Christmas is a time for traditions. If you don’t believe me, just ask yourself what your plans are for this year, and then compare them against what you did last year, or against what you did when you were a kid. There will be differences as the years roll on; new faces round the table, or empty chairs where friends and family members once sat. For some families it will be a first Christmas – a happy occasion, like a first Christmas with a new baby, in a new house or in a new relationship. For others the firsts will be ones of sadness. But amongst all the changes there will be comfort in traditions.
Cooking for family and friends is a central component to most of my own festive traditions, and the same recipes are wheeled out year on year. Our table always bears a roast bird and more roast potatoes than we could possibly eat – the same starters and puddings come back too, usually by request. There’s always more wine than we will open, and it’s not officially Christmas unless someone melts their glasses or is burned by the wax from one of the far-too-many candles I insist we light. But lighting them is just what I do – and I do it because it’s Christmas.
Music is important too. There’s reassurance in hearing the same songs every year, even if I feel old when I realise Wham have been frolicking in the snow to the sounds of ‘Last Christmas’ for 35 years, and that Chris Rea started ‘Driving Home for Christmas’ in 1988. But can you imagine Christmas without them?
Opening the box of decorations opens the door to memories
I love mis-matched decorations, mainly because of the memories of people and places that they invoke. It seemed crazy to be buying a Christmas moose on holiday in July 2009, but hanging him on the tree last Saturday I was taken straight back to our first Big Family Holiday, and to the Lost River Gorge gift shop in New Hampshire.
Similarly, the stuffed-felt figure of Raeburn’s ‘Skating Minister’ reminds me of the weekend a few years before that when we booked a Travelodge in the early days of Edinburgh’s Christmas Markets. Mr Marr was far too chicken to go on the rides – the girls and I giggled and waved as we got giddier and giddier.
But my favourite decoration is home-made. Grinning manically down at us from the top of our tree is an angel who has held that spot for 18 years. She’s a masterpiece in mixed-media; paper plate, felt pen, glue and glitter, and was made by Daughter #2 at nursery. I suspect she’ll outlive us all.
As well as being the same, each Christmas is slightly different
But as well as being reassuringly similar, every Christmas is slightly different. This Christmas morning it will just be the four of us at home.
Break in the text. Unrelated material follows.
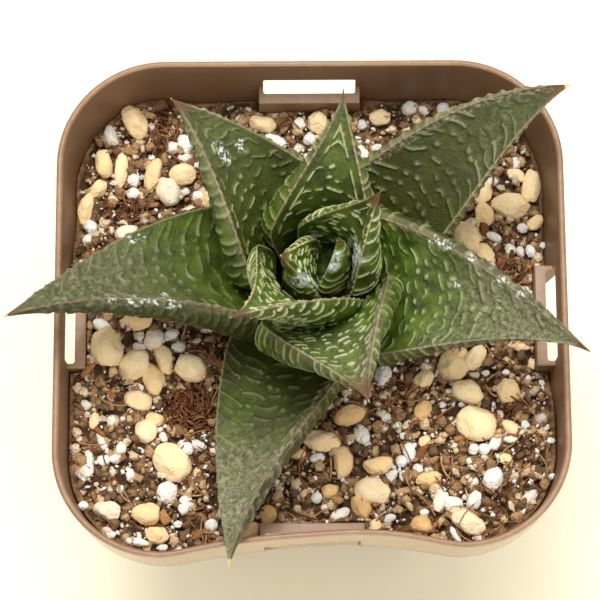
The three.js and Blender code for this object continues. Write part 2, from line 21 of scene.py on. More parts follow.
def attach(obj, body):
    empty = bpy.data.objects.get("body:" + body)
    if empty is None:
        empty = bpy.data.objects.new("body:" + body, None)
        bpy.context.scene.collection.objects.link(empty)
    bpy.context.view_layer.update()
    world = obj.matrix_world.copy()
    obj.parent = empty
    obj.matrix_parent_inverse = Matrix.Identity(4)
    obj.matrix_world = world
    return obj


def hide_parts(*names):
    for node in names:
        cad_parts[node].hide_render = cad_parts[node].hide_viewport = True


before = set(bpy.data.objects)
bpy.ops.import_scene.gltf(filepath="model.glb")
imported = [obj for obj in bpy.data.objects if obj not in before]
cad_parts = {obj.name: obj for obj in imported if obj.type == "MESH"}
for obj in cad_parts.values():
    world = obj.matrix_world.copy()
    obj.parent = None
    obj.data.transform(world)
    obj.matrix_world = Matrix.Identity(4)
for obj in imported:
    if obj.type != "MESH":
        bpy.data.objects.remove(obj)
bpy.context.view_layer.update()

log = logging.getLogger("haworthia")

MM = 0.001                   # metres in a millimetre
MERGE = 1e-4                 # points closer than this are one point, in millimetres
GRAIN_CLEARANCE = 0.12       # distance of the loose grains from the wall, in millimetres
BODY = "root"                # the one body of a part without joints

Colour = tuple[float, float, float, float]
BMesh = bmesh.types.BMesh
Socket = bpy.types.NodeSocket

GREY: Colour = (0.5, 0.5, 0.5, 1.0)
TURN = 6.28                  # a whole turn, in radians


class Slot(Enum):
    """Material slots of the record."""

    POT = "pot"
    SOIL = "soil"
    STEM = "stem"
    LEAF = "leaf"
    PEBBLE = "pebble"
    PERLITE = "perlite"
    BARK = "bark"


# Numbers and meshes


def paint(red: int, green: int, blue: int) -> Colour:
    """A colour as it is seen, from 0 to 255 a channel, in the linear values of a shader.

    Args:
        red, green, blue: The channels.

    Returns:
        The linear colour with full alpha.
    """
    linear = [(c / 255 / 12.92) if c <= 10 else ((c / 255 + 0.055) / 1.055) ** 2.4
              for c in (red, green, blue)]
    return (*linear, 1.0)


def ease(value: np.ndarray | float, low: float, high: float) -> np.ndarray | float:
    """Rises smoothly from 0 at low to 1 at high.

    Args:
        value: One number or an array of them.
        low: Where the rise begins.
        high: Where it ends.

    Returns:
        The eased share, in the shape of value.
    """
    share = np.clip((value - low) / (high - low), 0.0, 1.0)
    return share * share * (3 - 2 * share)


def lerp(first: float, last: float, share: np.ndarray | float) -> np.ndarray | float:
    """The value at a share of the way from first to last."""
    return first + (last - first) * share


def noise_over(points: np.ndarray, grain: float, shift: float = 0.0) -> np.ndarray:
    """Smooth noise between about -1 and 1 at each of many points.

    Args:
        points: Points in an array whose last axis is x, y, z.
        grain: Size of the noise's features, in the points' unit.
        shift: Moves the pattern, so that two uses differ.

    Returns:
        One value for each point.
    """
    offset = Vector((shift, -0.7 * shift, 0.4 * shift))
    flat = (points / grain).reshape(-1, 3).tolist()
    values = [noise.noise(Vector(point) + offset) for point in flat]
    return np.array(values).reshape(points.shape[:-1])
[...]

With the other three Marrs living away from Inverness it seemed like the ideal way to regroup.
When the Big Day dawns, the first up (it’s bound to be me – I’ll be too excited to sleep) will make tea and wake the others, and stockings will be opened in our bed. The girls, now in their 20s, will still climb in at the foot of the bed. The rule for going into the living room ‘to see if Santa has been’ is that the smallest in the family goes first. This year that will be me. That hasn’t been the case in my living memory.
I‘ll probably suggest a new tradition of going for a Christmas Day wet-suit swim, but I’ll have an uphill struggle in persuading anyone to join me, even if I offer to lace the post-swim hot chocolate with Bailey’s. But we’ll still eat too much and play board games. Drag Queen Bingo was a surprising hit in 2018.
I don’t remember the presents – I remember the fun we had
What strikes me when I think of Christmases past, is not the presents we gave or received, but the fun we have had. Our traditions are all about the people round the table; the conversations, the laughter, (the occasional argument), and the games we have played. Last year’s inter-family ski-helmeted
arm-wrestling championships must rank among the best of the Christmas games – it will be a while before that’s beaten.
Whatever you are doing this Christmas, I sincerely hope it’s a happy one. The phrase ‘making memories’ is twee enough to make my skin crawl, but in essence, that’s what Christmas is about. Embrace it. Go with the flow. And have another glass of Prosecco, you deserve it. Happy Christmas!